▶ Task description: Work through the listing below and count the lines that hold "remove". Answer with the number alone.
**********
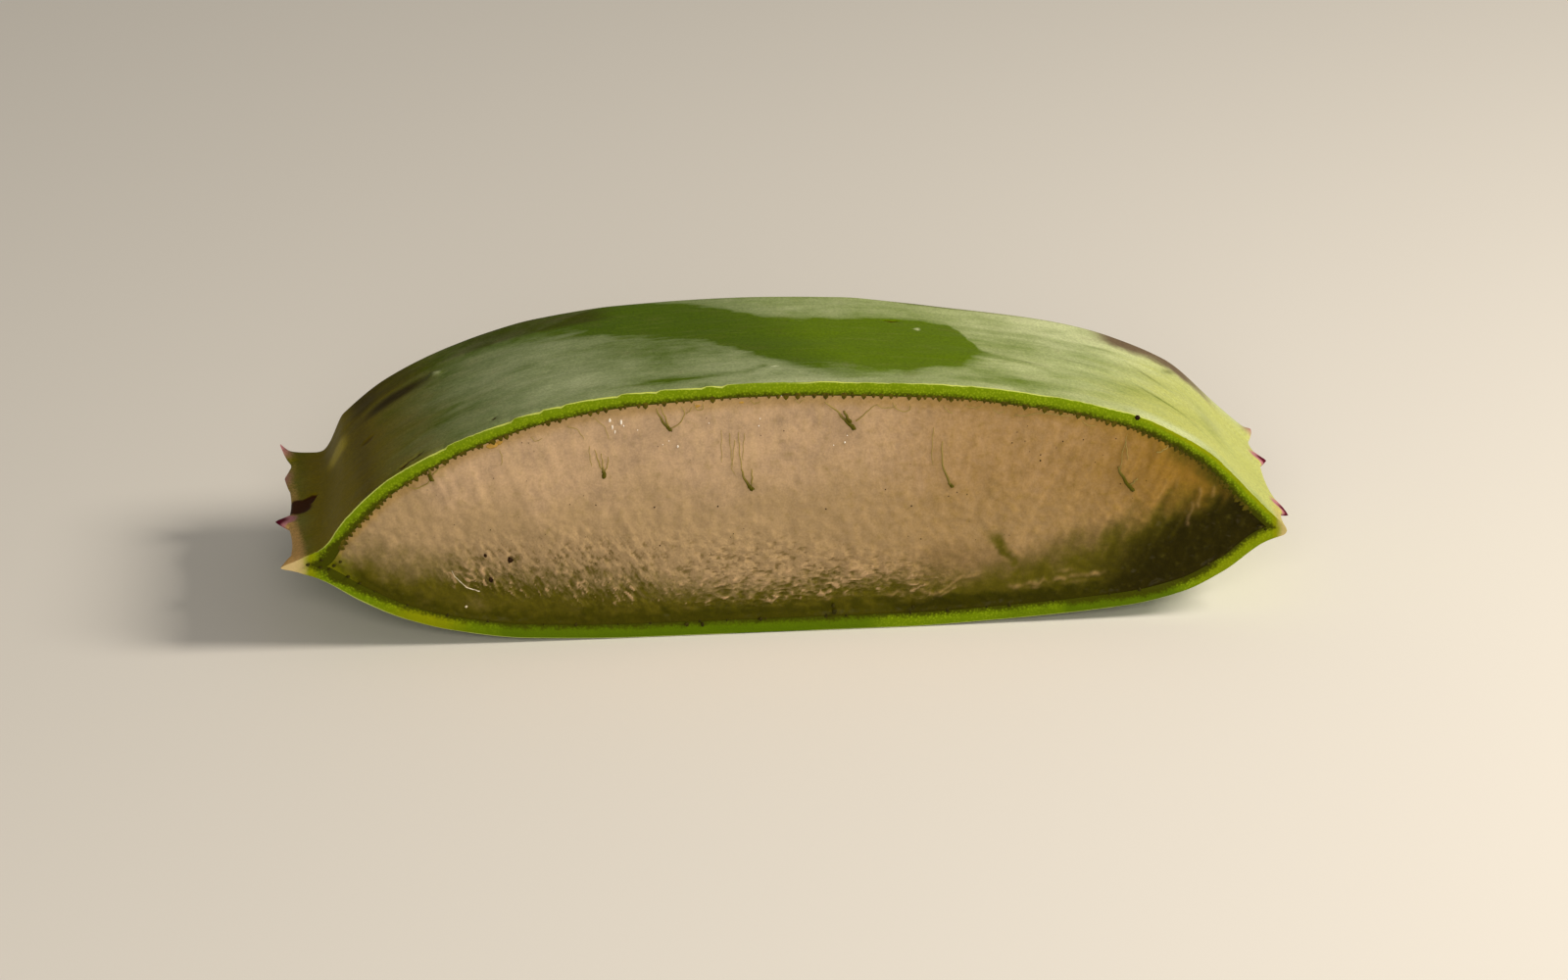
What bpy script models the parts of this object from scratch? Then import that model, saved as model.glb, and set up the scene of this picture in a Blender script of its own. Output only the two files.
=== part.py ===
"""Cross slice of an aloe vera leaf, lying on its flatter side.

X runs across the leaf, Y along it and Z up. The cut that shows faces -Y and stands square to
the leaf, and the far cut is a little oblique. The green rind is a closed ring with pale
scalloped margins and fused teeth, and the clear gel fills it.
"""

import math

import bmesh
import bpy
import numpy as np
from mathutils import Matrix

MM = 0.001

# The slice, in millimetres
MEAN_LENGTH = 23.2
FAR_CUT_SLANT = 0.02
FRONT_Y = -12.0
WIDTH_TAPER = 0.012
AXIS_DRIFT = 0.4
HEIGHT_TAPER = 0.10
MARGIN_HEIGHT = 7.5
EDGE_THICKNESS = 0.6

# Outline of the near cut as (across, height), from the left margin to the right one
UPPER_OUTLINE = (
    (-40.3, 7.8), (-37.7, 8.4), (-35.6, 10.9), (-31.8, 14.4), (-26.0, 17.7), (-19.2, 20.1),
    (-12.0, 21.2), (-2.0, 21.6), (11.3, 21.0), (19.2, 19.9), (27.2, 17.9), (33.6, 14.2),
    (38.5, 9.2), (40.7, 7.4),
)
LOWER_OUTLINE = (
    (-40.3, 7.2), (-37.5, 6.0), (-34.6, 4.2), (-31.0, 2.4), (-27.0, 1.2), (-21.0, 0.3),
    (-12.0, 0.0), (9.0, 0.0), (17.0, 0.3), (27.5, 1.1), (32.0, 2.1), (35.4, 3.8),
    (38.6, 6.1), (40.7, 6.8),
)

# Rind and gel
RIND_THICKNESS = 1.2
RIB_HEIGHT = 0.3
SEAT_GAP = 0.3
INNER_CORNER = 0.4

# Margins: they swing in between the teeth and follow each tooth's lift
MARGIN_WIDTH = 3.0
MARGIN_START = UPPER_OUTLINE[-1][0] - MARGIN_WIDTH
SCALLOP_PER_GAP = 0.065
TOOTH_BASE = 1.7
TOOTH_SINK = 1.3
TOOTH_FLATNESS = 0.62
TOOTH_SLENDERNESS = 0.8
# Each tooth: distance behind the near cut, reach, lift of the margin, lean along the leaf, rise.
# A row without reach is a tooth beyond a cut, which still shapes the margin up to that cut.
LEFT_TEETH = (
    (-0.4, 0.0, -0.2, 0.0, 0.0),
    (8.4, 1.3, 0.1, 0.0, 0.1),
    (17.7, 0.5, 0.2, 0.2, 0.1),
    (22.8, 0.7, 0.1, 0.2, 1.4),
    (31.5, 0.0, 0.1, 0.0, 0.0),
)
RIGHT_TEETH = (
    (-2.5, 0.0, 0.0, 0.0, 0.0),
    (4.8, 1.1, 0.0, -1.0, -0.8),
    (15.6, 1.1, 0.0, 0.0, 0.0),
    (20.6, 0.8, 0.0, 0.2, 0.9),
    (29.0, 0.0, 0.0, 0.0, 0.0),
)

# How finely the surfaces are divided
OUTLINE_SAMPLES = 2001
POINTS_ACROSS = 84
GEL_POINTS_ACROSS = 60
RINGS_ALONG = 15
TOOTH_RINGS = 4
TOOTH_SIDES = 8
SHARP_ANGLE = math.radians(40.0)
ROUNDING = 1e-9


def clear_scene():
    for item in list(bpy.context.scene.objects):
        bpy.data.objects.remove(item, do_unlink=True)


def make_material(name, colour, roughness):
    material = bpy.data.materials.new(name)
    material.use_nodes = True
    shader = material.node_tree.nodes["Principled BSDF"]
    shader.inputs["Base Color"].default_value = (*colour, 1.0)
    shader.inputs["Roughness"].default_value = roughness
    shader.inputs["Metallic"].default_value = 0.0
    return material


def smooth_curve(points, x):
    """Height at x of the smooth curve through the points, which never swings past them."""
    across, height = np.array(points).T
    step = np.diff(across)
    secant = np.diff(height) / step
    before, after = secant[:-1], secant[1:]
    turns = before * after <= 0.0
    total = np.where(turns, 1.0, before + after)
    inner_slopes = np.where(turns, 0.0, 2.0 * before * after / total)
    slope = np.concatenate([secant[:1], inner_slopes, secant[-1:]])
    i = np.clip(np.searchsorted(across, x) - 1, 0, len(step) - 1)
    t = (x - across[i]) / step[i]
    rise = step[i] * (slope[i] * t * (1 - t) ** 2 - slope[i + 1] * t ** 2 * (1 - t))
    return height[i] * (1 - t) ** 2 * (1 + 2 * t) + height[i + 1] * t ** 2 * (3 - 2 * t) + rise


def inset_heights(x, inset):
    """Heights of the upper and lower outline at x, moved in squarely by the inset."""
    upper = smooth_curve(UPPER_OUTLINE, x)
    lower = smooth_curve(LOWER_OUTLINE, x)
    upper -= inset * np.hypot(1.0, np.gradient(upper, x))
    lower += inset * np.hypot(1.0, np.gradient(lower, x))
    return upper, lower


def outline_loop(inset, count, least_height, rib_height=0.0):
    """Closed loop of the outline: over the top from left to right, then back underneath.

    The points lie at even distances along each side. With a rib height every second point
    stands further in.
    """
    x = np.linspace(UPPER_OUTLINE[0][0], UPPER_OUTLINE[-1][0], OUTLINE_SAMPLES)
    upper, lower = inset_heights(x, inset)
    tall = np.flatnonzero(upper - lower >= least_height - ROUNDING)
    span = slice(tall[0], tall[-1] + 1)
    x, upper, lower = x[span], upper[span], lower[span]
    sides = []
    for height, inward in ((upper, -1.0), (lower, 1.0)):
        travel = np.concatenate([[0.0], np.cumsum(np.hypot(np.diff(x), np.diff(height)))])
        even = np.linspace(0.0, travel[-1], count)
        across, up = np.interp(even, travel, x), np.interp(even, travel, height)
        ribs = np.where(np.arange(count) % 2 == 1, rib_height, 0.0)
        ribs[[0, -1]] = 0.0
        sides.append(np.stack([across, up + inward * ribs], axis=1))
    return np.concatenate([sides[0], sides[1][::-1]])


def margin_shift(teeth, depth):
    """Sideways swing and lift of a margin at a depth behind the near cut."""
    table = np.array(teeth)
    place = table[:, 0]
    gap = np.interp(depth, place[:-1], np.diff(place))
    phase = np.interp(depth, place, np.arange(len(place)))
    swing = -SCALLOP_PER_GAP * gap * np.abs(np.sin(math.pi * phase))
    return swing, np.interp(depth, place, table[:, 2])


def place_loop(loop, share):
    """Points of the loop at a share of the way from the near cut to the far cut.

    Towards the far cut the leaf gets narrower and its dome lower, while its underside stays on
    the ground. Each margin swings and lifts, by more the nearer a point is to its edge.
    """
    x = loop[:, 0] * (1.0 - WIDTH_TAPER * share) + AXIS_DRIFT * share
    z = loop[:, 1].copy()
    above = z > MARGIN_HEIGHT
    z[above] = MARGIN_HEIGHT + (z[above] - MARGIN_HEIGHT) * (1.0 - HEIGHT_TAPER * share)
    outward = np.clip((np.abs(loop[:, 0]) - MARGIN_START) / MARGIN_WIDTH, 0.0, 1.0)
    weight = outward ** 2 * (3.0 - 2.0 * outward)
    depth = share * (MEAN_LENGTH - FAR_CUT_SLANT * x)
    for side, teeth in ((-1.0, LEFT_TEETH), (1.0, RIGHT_TEETH)):
        here = weight * (loop[:, 0] * side > 0.0)
        swing, lift = margin_shift(teeth, depth)
        x = x + side * here * swing
        z = z + here * lift
    y = FRONT_Y + share * (MEAN_LENGTH - FAR_CUT_SLANT * x)
    return np.stack([x, y, z], axis=1)


def ring_faces(count, low, high):
    """Quads that join two closed rows of points, given the index where each row starts."""
    a = np.arange(count)
    b = (a + 1) % count
    return np.stack([low + a, low + b, high + b, high + a], axis=1).tolist()


def make_object(name, points, faces, material, collection):
    mesh = bpy.data.meshes.new(name)
    mesh.from_pydata((np.asarray(points) * MM).tolist(), [], faces)
    shape = bmesh.new()
    shape.from_mesh(mesh)
    bmesh.ops.recalc_face_normals(shape, faces=shape.faces)
    shape.to_mesh(mesh)
    shape.free()
    mesh.materials.append(material)
    item = bpy.data.objects.new(name, mesh)
    collection.objects.link(item)
    return item


def make_rind_ring(material, collection):
    """Outer skin in rings along the leaf, ribbed inner wall, and the two cut faces between."""
    outer = outline_loop(0.0, POINTS_ACROSS, EDGE_THICKNESS)
    inner = outline_loop(RIND_THICKNESS, POINTS_ACROSS, INNER_CORNER, RIB_HEIGHT)
    count = len(outer)
    rings = [place_loop(outer, share) for share in np.linspace(0.0, 1.0, RINGS_ALONG)]
    rings += [place_loop(inner, 1.0), place_loop(inner, 0.0)]
    faces = []
    for i in range(len(rings)):
        faces += ring_faces(count, i * count, (i + 1) % len(rings) * count)
    return make_object("rind", np.concatenate(rings), faces, material, collection)


def make_gel(material, collection):
    """Gel, set in by the rind, its ribs and the seat gap."""
    loop = outline_loop(RIND_THICKNESS + RIB_HEIGHT + SEAT_GAP, GEL_POINTS_ACROSS, INNER_CORNER)
    count = len(loop)
    points = np.concatenate([place_loop(loop, 0.0), place_loop(loop, 1.0)])
    faces = ring_faces(count, 0, count)
    faces += [list(range(count)), list(range(2 * count - 1, count - 1, -1))]
    return make_object("gel", points, faces, material, collection)


def margin_edge(side, depth):
    """Middle of the margin's edge at a depth behind the near cut."""
    end = 0 if side < 0.0 else -1
    across = UPPER_OUTLINE[end][0]
    height = (UPPER_OUTLINE[end][1] + LOWER_OUTLINE[end][1]) / 2
    share = depth / (MEAN_LENGTH - FAR_CUT_SLANT * across)
    return place_loop(np.array([(across, height)]), share)[0]


def make_tooth(side, tooth, material, collection):
    """Flattened thorn that bends as it narrows, with its root sunk into the margin."""
    depth, reach, _, lean, rise = tooth
    root = margin_edge(side, depth) - np.array([side * TOOTH_SINK, 0.0, 0.0])
    angle = np.arange(TOOTH_SIDES) * math.tau / TOOTH_SIDES
    rows = []
    for t in np.linspace(0.0, 1.0, TOOTH_RINGS, endpoint=False):
        centre = root + np.array([side * (TOOTH_SINK + reach) * t, lean * t ** 2, rise * t ** 2])
        radius = TOOTH_BASE / 2 * (1.0 - t) ** TOOTH_SLENDERNESS
        ring = np.stack([
            np.zeros(TOOTH_SIDES),
            radius * np.cos(angle),
            radius * TOOTH_FLATNESS * np.sin(angle),
        ], axis=1)
        rows.append(centre + ring)
    tip = root + np.array([side * (TOOTH_SINK + reach), lean, rise])
    points = np.concatenate(rows + [tip[None, :]])
    faces = [list(range(TOOTH_SIDES))]
    for i in range(TOOTH_RINGS - 1):
        faces += ring_faces(TOOTH_SIDES, i * TOOTH_SIDES, (i + 1) * TOOTH_SIDES)
    last = (TOOTH_RINGS - 1) * TOOTH_SIDES
    faces += [[last + i, last + (i + 1) % TOOTH_SIDES, len(points) - 1] for i in range(TOOTH_SIDES)]
    return make_object("tooth", points, faces, material, collection)


def fuse_teeth(rind, material):
    """Join every tooth of both margins to the rind, so that it is one body."""
    teeth = bpy.data.collections.new("teeth")
    bpy.context.scene.collection.children.link(teeth)
    for side, row in ((-1.0, LEFT_TEETH), (1.0, RIGHT_TEETH)):
        for tooth in row:
            if tooth[1] > 0.0:
                make_tooth(side, tooth, material, teeth)
    union = rind.modifiers.new("teeth", "BOOLEAN")
    union.operation = "UNION"
    union.operand_type = "COLLECTION"
    union.collection = teeth
    union.solver = "EXACT"
    bpy.context.view_layer.objects.active = rind
    bpy.ops.object.modifier_apply(modifier=union.name)
    for item in list(teeth.objects):
        bpy.data.objects.remove(item, do_unlink=True)
    bpy.data.collections.remove(teeth)


def centre_on_origin(items):
    """Move the meshes so that the middle of the whole box stands over the origin."""
    corners = np.array([vertex.co for item in items for vertex in item.data.vertices])
    middle = (corners.min(axis=0) + corners.max(axis=0)) / 2
    for item in items:
        item.data.transform(Matrix.Translation((-middle[0], -middle[1], 0.0)))


def shade(item):
    item.data.shade_smooth()
    item.data.set_sharp_from_angle(angle=SHARP_ANGLE)


def main():
    clear_scene()
    collection = bpy.context.scene.collection
    rind_green = make_material("rind", (0.16, 0.27, 0.045), 0.42)
    gel_beige = make_material("gel", (0.46, 0.29, 0.15), 0.18)
    rind = make_rind_ring(rind_green, collection)
    fuse_teeth(rind, rind_green)
    gel = make_gel(gel_beige, collection)
    centre_on_origin([rind, gel])
    for item in (rind, gel):
        shade(item)


main()
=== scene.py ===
import math

import bmesh
import bpy
import numpy as np
from mathutils import Matrix, Vector


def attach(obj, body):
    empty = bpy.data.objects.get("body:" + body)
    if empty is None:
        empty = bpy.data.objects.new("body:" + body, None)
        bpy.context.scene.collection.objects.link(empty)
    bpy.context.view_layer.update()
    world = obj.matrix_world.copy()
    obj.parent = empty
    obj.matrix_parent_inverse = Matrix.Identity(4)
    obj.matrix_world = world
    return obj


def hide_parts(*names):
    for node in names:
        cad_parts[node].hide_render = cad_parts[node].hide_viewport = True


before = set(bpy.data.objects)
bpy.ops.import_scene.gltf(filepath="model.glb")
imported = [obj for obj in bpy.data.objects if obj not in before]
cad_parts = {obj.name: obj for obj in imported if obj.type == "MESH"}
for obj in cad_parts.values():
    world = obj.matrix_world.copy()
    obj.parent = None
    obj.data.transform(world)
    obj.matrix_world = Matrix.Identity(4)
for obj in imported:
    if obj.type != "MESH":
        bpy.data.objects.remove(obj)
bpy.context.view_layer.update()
mm = 0.001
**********
▶ Exercise output: 4